## PROBLEM TO WORK ON
Seek out every line containing the word "collection", and copy each.

## DATASET EXTRACT

_____

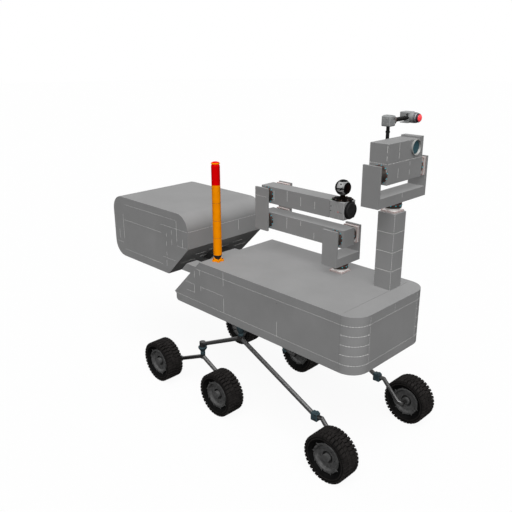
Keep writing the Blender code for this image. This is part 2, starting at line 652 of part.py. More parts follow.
def eye(carrier, x, base_z):
    """Ball camera on a round foot on top of the wrist."""
    foot_top = EYE_FOOT_THICKNESS + EYE_NECK_HEIGHT
    foot = turned([
        (0, foot_top), (EYE_NECK_RADIUS, foot_top),
        (EYE_NECK_RADIUS, EYE_FOOT_THICKNESS + 0.3 * EYE_NECK_HEIGHT),
        (0.7 * EYE_FOOT_RADIUS, EYE_FOOT_THICKNESS), (EYE_FOOT_RADIUS, 0.5 * EYE_FOOT_THICKNESS),
        (EYE_FOOT_RADIUS, 0), (0, 0)])
    finish_mesh("eye_foot", foot, GLOSS_BLACK, (x, MAST_Y, base_z), carrier)
    bm = bmesh.new()
    bmesh.ops.create_uvsphere(bm, u_segments=18, v_segments=12, radius=EYE_RADIUS)
    flat = (EYE_RADIUS ** 2 - EYE_NECK_RADIUS ** 2) ** 0.5
    for axis, level in (((0, 0, -1), flat), ((1, 0, 0), EYE_RADIUS - EYE_WINDOW)):
        cut = bmesh.ops.bisect_plane(
            bm, geom=bm.verts[:] + bm.edges[:] + bm.faces[:], clear_outer=True,
            plane_co=Vector(axis) * level, plane_no=axis, dist=0.00001)
        rim = [e for e in cut["geom_cut"] if isinstance(e, bmesh.types.BMEdge)]
        bmesh.ops.contextual_create(bm, geom=rim)
    place = (x, MAST_Y, base_z + foot_top + SEAT_GAP + flat)
    finish_mesh("eye", mesh_of(bm, "eye"), SILVER, place, carrier)


def tyre_mesh():
    """Tyre ring with two staggered rows of lugs, about Y."""
    half = WHEEL_WIDTH / 2
    crown = WHEEL_RADIUS - LUG_HEIGHT
    bead = RIM_RADIUS - RIM_SEAT
    tread = half - TYRE_SHOULDER
    section = [
        (RIM_RADIUS, half - RIM_INSET), (crown - 1.7 * TYRE_SHOULDER, half), (crown, tread),
        (crown, 0), (crown, -tread), (crown - 1.7 * TYRE_SHOULDER, -half),
        (RIM_RADIUS, RIM_INSET - half), (bead, 0.6 * -half), (bead, 0.6 * half)]
    bm = bmesh.new()
    verts = [bm.verts.new((r, y, 0)) for r, y in section]
    edges = [bm.edges.new((a, b)) for a, b in zip(verts, verts[1:] + verts[:1])]
    bmesh.ops.spin(bm, geom=verts + edges, cent=(0, 0, 0), axis=(0, 1, 0), angle=2 * pi,
                   steps=LUG_STEPS, use_merge=True)
    bmesh.ops.remove_doubles(bm, verts=bm.verts, dist=0.00001)
    bmesh.ops.recalc_face_normals(bm, faces=bm.faces)
    step = 2 * pi / LUG_STEPS
    lugs = []
    for face in bm.faces:
        c = face.calc_center_median()
        radius = (c.x ** 2 + c.z ** 2) ** 0.5
        if radius < 0.985 * crown or abs(c.y) > 0.8 * half:
            continue
        turn = (Vector((c.x, c.z)).angle_signed(Vector((1, 0))) % (2 * pi)) / step
        if (int(turn) + (c.y > 0)) % 2:
            lugs.append(face)
    raised = bmesh.ops.extrude_discrete_faces(bm, faces=lugs)["faces"]
    for face in raised:
        c = face.calc_center_median()
        out = Vector((c.x, 0, c.z)).normalized()
        for v in face.verts:
            v.co = c + (v.co - c) * LUG_TAPER
            flat = Vector((v.co.x, 0, v.co.z))
            v.co += flat.normalized() * (WHEEL_RADIUS - flat.length)
    return mesh_of(bm, "tyre")


def rim_mesh():
    """Shallow rim about Z with a recess round its hub cap and a blind bore for the axle."""
    lip = WHEEL_WIDTH / 2 - RIM_INSET
    outer = RIM_RADIUS - RIM_SEAT - SEAT_GAP
    wall = outer - RIM_FLANGE
    bore = AXLE_RADIUS + AXLE_CLEARANCE
    floor = lip - DISH_DEPTH
    back = floor - DISH_WEB
    face = floor + HUB_CAP_HEIGHT
    recess = floor - HUB_RECESS_DEPTH
    return turned([
        (0, face), (HUB_CAP_RADIUS, face), (HUB_CAP_RADIUS, recess), (HUB_RECESS_RADIUS, recess),
        (HUB_RECESS_RADIUS, floor), (wall - RIM_WALL_TAPER, floor), (wall, lip), (outer, lip),
        (outer, -lip), (wall, -lip), (wall - RIM_WALL_TAPER, back), (HUB_BOSS_RADIUS, back),
        (HUB_BOSS_RADIUS, back - HUB_BOSS_LENGTH), (bore, back - HUB_BOSS_LENGTH),
        (bore, back - HUB_BOSS_LENGTH + AXLE_DEPTH), (0, back - HUB_BOSS_LENGTH + AXLE_DEPTH)], 16)


def wheels():
    """Six wheels, each a tyre on a dished rim, turning about its own axle."""
    tyre = tyre_mesh()
    rim = rim_mesh()
    for end, x in WHEEL_X:
        for side_name, side in SIDES:
            name = f"{end}_{side_name}"
            place = (x, side * WHEEL_TRACK / 2, WHEEL_RADIUS)
            hub = axis_empty("wheel_" + name, place)
            finish_mesh("tyre_" + name, tyre.copy(), TYRE_BLACK, place, hub)
            turned_rim = moved(rim.copy(), Matrix.Rotation(-side * pi / 2, 4, "X"))
            finish_mesh("rim_" + name, turned_rim, RIM_GREY, place, hub)


# Frames: their plane beside the tyres, and the heights and places of their nodes
frame_y = (WHEEL_TRACK - WHEEL_WIDTH) / 2 - FRAME_TYRE_GAP - FRAME_TUBE
hub_x = dict(WHEEL_X)
rocker_z = floor_z - ROCKER_DROP
bogie_x = hub_x["rear"] + BOGIE_AHEAD
bogie_z = WHEEL_RADIUS + BOGIE_RISE
tail_z = bogie_z + TAIL_RISE


def stub(x, side):
    """Axle stub from the frame's plane out into the rim's bore."""
    rim_back = WHEEL_WIDTH / 2 - RIM_INSET - DISH_DEPTH - DISH_WEB - HUB_BOSS_LENGTH
    end_y = WHEEL_TRACK / 2 + rim_back + AXLE_DEPTH - AXLE_CLEARANCE
    length = end_y - frame_y
    return disc(AXLE_RADIUS, length, (x, side * (frame_y + length / 2), WHEEL_RADIUS),
                axis="Y", sides=16)


def hull_pivot(side_name, side):
    """Pivot housing under the hull floor that carries the rocker's middle."""
    low = rocker_z + ROCKER_NODE[0] + SEAT_GAP
    height = floor_z - SEAT_GAP - low
    head, middle, waist = HULL_PIVOT_RADII
    housing = turned([
        (0, height), (head, height), (head, 0.82 * height), (middle, 0.45 * height),
        (waist, 0.2 * height), (PIVOT_COLLAR_RADIUS, 0.18 * height), (PIVOT_COLLAR_RADIUS, 0),
        (0, 0)], 20)
    finish_mesh("hull_pivot_" + side_name, housing, FITTING_TEAL,
                (ROCKER_X, side * frame_y, low))


def rocker(side_name, side):
    """Rocker of welded tube: tail to the bogie, front tube, knee fitting and leg."""
    y = side * frame_y
    r = FRAME_TUBE
    front_x = hub_x["front"]
    middle = (ROCKER_X, y, rocker_z)
    ball = (bogie_x, y, tail_z)
    knee = (front_x - KNEE_BACK, y, WHEEL_RADIUS + KNEE_RISE)
    front = tube([middle, knee], r)
    parts = [
        tube([ball, middle], r),
        tube([knee, (front_x - LEG_BACK, y, WHEEL_RADIUS + LEG_RISE),
              (front_x - LEG_BEND, y, WHEEL_RADIUS + BEND_RISE), (front_x + r, y, WHEEL_RADIUS)], r),
        disc(*ROCKER_NODE, middle, axis="Y", sides=16),
        disc(*ROCKER_BALL, ball, sides=16),
        block(KNEE_FITTING, knee, chamfer=KNEE_CHAMFER),
        stub(front_x, side)]
    finish_mesh("rocker_" + side_name, combine(front, parts), TUBE_GREY, (0, 0, 0))


def bogie_pivot(side_name, side):
    """Pivot housing between the rocker's tail and the bogie."""
    low = bogie_z + BOGIE_NODE[1] / 2 + SEAT_GAP
    height = tail_z - ROCKER_BALL[1] / 2 - SEAT_GAP - low
    head, cone, waist = BOGIE_PIVOT_RADII
    housing = turned([
        (0, height), (head, height), (head, 0.84 * height), (cone, 0.42 * height),
        (waist, 0.4 * height), (PIVOT_COLLAR_RADIUS, 0.36 * height), (PIVOT_COLLAR_RADIUS, 0),
        (0, 0)], 20)
    finish_mesh("bogie_pivot_" + side_name, housing, FITTING_TEAL, (bogie_x, side * frame_y, low))


def bogie(side_name, side):
    """Bogie of welded tube between the middle and rear axles."""
    y = side * frame_y
    r = FRAME_TUBE
    node = (bogie_x, y, bogie_z)
    arms = []
    for end, bend, way in zip(("middle", "rear"), BOGIE_BENDS, (1, -1)):
        x = hub_x[end]
        arms.append(tube([node, (x - way * bend, y, WHEEL_RADIUS + BEND_RISE),
                          (x + way * r, y, WHEEL_RADIUS)], r))
        arms.append(stub(x, side))
    solid = combine(arms[0], [*arms[1:], disc(*BOGIE_NODE, node, sides=16)])
    finish_mesh("bogie_" + side_name, solid, TUBE_GREY, (0, 0, 0))


hull()
pod()
pod_neck()
beacon()
lamp_boom(*mast_and_head())
arm()
wheels()
for side_name, side in SIDES:
    hull_pivot(side_name, side)
    rocker(side_name, side)
    bogie_pivot(side_name, side)
    bogie(side_name, side)
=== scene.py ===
from math import cos, pi, radians, sin

import bmesh
import bpy
from mathutils import Matrix, Vector


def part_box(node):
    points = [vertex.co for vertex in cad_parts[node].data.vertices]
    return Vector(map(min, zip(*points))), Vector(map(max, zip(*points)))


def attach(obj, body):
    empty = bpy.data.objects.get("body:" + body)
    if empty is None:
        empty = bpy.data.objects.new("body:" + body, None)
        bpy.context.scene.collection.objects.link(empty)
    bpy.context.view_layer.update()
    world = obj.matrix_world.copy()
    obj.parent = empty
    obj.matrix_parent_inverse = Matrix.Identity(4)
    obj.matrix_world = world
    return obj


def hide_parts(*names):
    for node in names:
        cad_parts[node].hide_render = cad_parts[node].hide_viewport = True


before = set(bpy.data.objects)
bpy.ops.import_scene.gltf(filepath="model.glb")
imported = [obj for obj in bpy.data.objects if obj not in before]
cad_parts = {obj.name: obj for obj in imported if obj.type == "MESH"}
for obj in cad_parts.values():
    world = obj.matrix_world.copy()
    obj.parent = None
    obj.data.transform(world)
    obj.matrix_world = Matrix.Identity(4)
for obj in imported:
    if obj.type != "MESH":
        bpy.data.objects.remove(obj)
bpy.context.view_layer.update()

scene = bpy.context.scene
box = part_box


# Studio. A plain white floor and surround, a pair of large soft lamps high over the right
# front and a weak even fill, with the camera in front of the vehicle's right corner.
CAMERA_PLACE = (2.34701, -2.31260, 1.99435)
CAMERA_TURN = radians(45.324)
CAMERA_TILT = radians(90 - 19.4725)
CAMERA_ROLL = radians(-0.290)
LENS_MM = 43.375
KEY_STRENGTH = 1.3
SOFT_STRENGTH = 3.0
KEY_HEIGHT = radians(56)
KEY_TURN = radians(45)
KEY_SPREAD = radians(50)

view = bpy.data.cameras.new("view")
view.lens = LENS_MM
view.sensor_width = 36
camera = bpy.data.objects.new("view", view)
camera.matrix_world = (
    Matrix.Translation(CAMERA_PLACE) @ Matrix.Rotation(CAMERA_TURN, 4, "Z")
    @ Matrix.Rotation(CAMERA_TILT, 4, "X") @ Matrix.Rotation(CAMERA_ROLL, 4, "Z"))
scene.collection.objects.link(camera)
scene.camera = camera
scene.view_settings.view_transform = "Standard"

for name, strength, casts in (("key", KEY_STRENGTH, True), ("soft_key", SOFT_STRENGTH, False)):
    lamp_data = bpy.data.lights.new(name, "SUN")
    lamp_data.energy = strength
    lamp_data.angle = KEY_SPREAD
    lamp_data.use_shadow = casts
    key = bpy.data.objects.new(name, lamp_data)
    key.rotation_euler = (radians(90) - KEY_HEIGHT, 0, KEY_TURN)
    scene.collection.objects.link(key)


class Value:
    """A socket of a node tree that can be used in sums, differences and products."""

    def __init__(self, tree, socket):
        self.tree = tree
        self.socket = socket

    def maths(self, operation, first, second):
        node = self.tree.nodes.new("ShaderNodeMath")
        node.operation = operation
        for slot, item in zip(node.inputs, (first, second)):
            if isinstance(item, Value):
                self.tree.links.new(item.socket, slot)
            else:
                slot.default_value = item
        return Value(self.tree, node.outputs[0])

    def __add__(self, other):
        return self.maths("ADD", self, other)

    def __mul__(self, other):
        return self.maths("MULTIPLY", self, other)

    def __sub__(self, other):
        return self.maths("SUBTRACT", self, other)

    def __rsub__(self, other):
        return self.maths("SUBTRACT", other, self)


class Tree:
    """A node tree with one method that makes any node and joins it up."""

    def __init__(self, owner):
        owner.use_nodes = True
        self.tree = owner.node_tree
        self.tree.nodes.clear()

    def node(self, kind, settings=None, output=0, **sockets):
        made = self.tree.nodes.new("ShaderNode" + kind)
        for name, value in (settings or {}).items():
            if name == "stops":
                ramp = made.color_ramp
                while len(ramp.elements) < len(value):
                    ramp.elements.new(0.5)
                for stop, (place, colour) in zip(ramp.elements, value):
                    stop.position = place
                    stop.color = (*colour, 1) if len(colour) == 3 else colour
            else:
                setattr(made, name, value)
        for name, value in sockets.items():
            key = int(name[1:]) if name[0] == "n" and name[1:].isdigit() else name.replace("_", " ")
            slot = made.inputs[key]
            if isinstance(value, Value):
                self.tree.links.new(value.socket, slot)
            else:
                slot.default_value = value
        return Value(self.tree, made.outputs[output]) if made.outputs else None


world = bpy.data.worlds.new("surround")
scene.world = world
sky = Tree(world)
seen = sky.node("LightPath", output="Is Camera Ray")
mirrored = sky.node("LightPath", output="Is Glossy Ray")
through = sky.node("LightPath", output="Is Transmission Ray")
fill = sky.node("Background", Color=(1, 1, 1, 1), Strength=0.20)
shine = sky.node("Background", Color=(1, 1, 1, 1), Strength=0.75)
white = sky.node("Background", Color=(1, 1, 1, 1), Strength=1.0)
either = sky.node("MixShader", n0=mirrored + through, n1=fill, n2=shine)
sky.node("OutputWorld", Surface=sky.node("MixShader", n0=seen, n1=either, n2=white))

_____

## CORRECT RESPONSE
        bpy.context.scene.collection.objects.link(empty)
scene.collection.objects.link(camera)
    scene.collection.objects.link(key)